A questa squadra servirà però qualcosa anche se finora è tra le migliori in trasferta. «Da ragazzo ho giocato al calcio (nel Montedinove, ndr), poi sono stato presidente, vado allo stadio da sessant’anni e due cose le ho ben chiare: si gioca per fare gol e gli episodi contano tantissimo. All’Ascoli attuale manca un attaccante che, al di là di quelli che ci sono, assicura quei dieci, dodici gol, magari tutti su azione. Dionisi non si tocca, per carità, ha segnato sette gol, peraltro pesanti, di cui tre su rigore. Sabiri va a sprazzi e ne ha segnati tre di cui uno su rigore. Tre gol li ha fatti anche Bidaoui. Sono loro i giocatori in grado di inventare qualcosa e segnare. Ma non basta. Iliev? Lo sto aspettando, ma è meglio che non azzardo giudizi perché quando vidi Bierhoff, il primo anno con nell’Ascoli, non lo giudicai capace più di tanto, poi sono stato felicissimo di essere stato smentito con i fatti vista la sua carriera e i suoi gol in Italia e con la Nazionale tedesca. Un po’ quello che è accaduto all’inizio dello scorso campionato, con Bajic che poi è stato determinante per la salvezza. In poche parole gli attaccanti si dividono in due categorie: quelli che segnano e quelli che non segnano. E secondo me questo Ascoli ha bisogno di un altro attaccante, meglio due».

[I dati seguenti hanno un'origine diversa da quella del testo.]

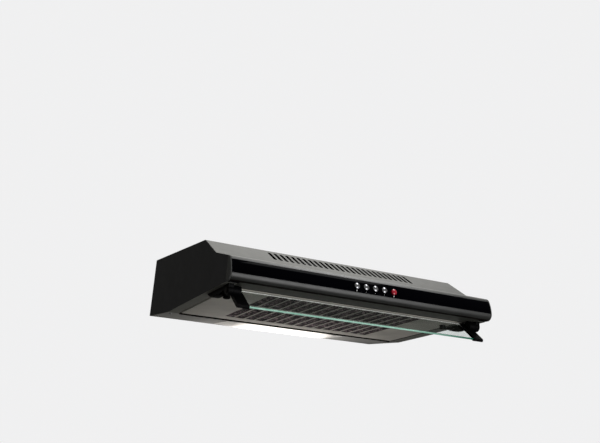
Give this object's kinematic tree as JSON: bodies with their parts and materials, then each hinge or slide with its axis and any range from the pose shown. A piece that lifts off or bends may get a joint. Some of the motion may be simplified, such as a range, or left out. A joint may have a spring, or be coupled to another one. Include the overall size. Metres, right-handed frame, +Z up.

Nonostante i 14 gol messi a segno da Dionisi (7), Sabiri (3), Bidaoui (3) e Iliev (1), è evidente che qualcosa là davanti non va. Ma qualcosa che funziona ovviamente c’è. «Mi piacciono molto i due centrali difensivi Botteghin e Avlonitis». La partita peggiore di questo girone di andata? «Senza dubbio la sconfitta in casa con la Spal». Le squadre migliori? «Brescia, Benevento e Lecce, e ci metto pure il Pisa del quale non… me ne ero accorto». L’ultimo 1-4 con la Cremonese è stato però un ko pesante. «Sull’1-2 si poteva recuperare e credo che l’espulsione di Botteghin abbia inciso in maniera determinante. La decisione esagerata dell’arbitro ha cambiato la partita. Il resto l’hanno fatto gli episodi, come sempre».
Nazzareno Cappelli tifa Ascoli, ma anche il Milan. Da buon sportivo, e intenditore di calcio, però dice «scudetto all’Inter, nettamente la più forte di tutti».
A uno che è stato sindaco è impensabile non chiedere cosa pensa della candidatura di Ascoli a “Capitale italiana della cultura 2024”. «Concorrono in 23, per cui abbiamo i 4% di possibilità di farcela – dice – e non sarà facile perché in queste situazioni entrano in ballo anche questioni politiche. Temo molto la concorrenza di Pesaro e Vicenza – conclude – ma una cosa è certa: Ascoli ha presentato senza alcun dubbio uno dei migliori progetti in assoluto e per questo dobbiamo tifare tutti Ascoli». Parola di uno che di tifo se ne intende.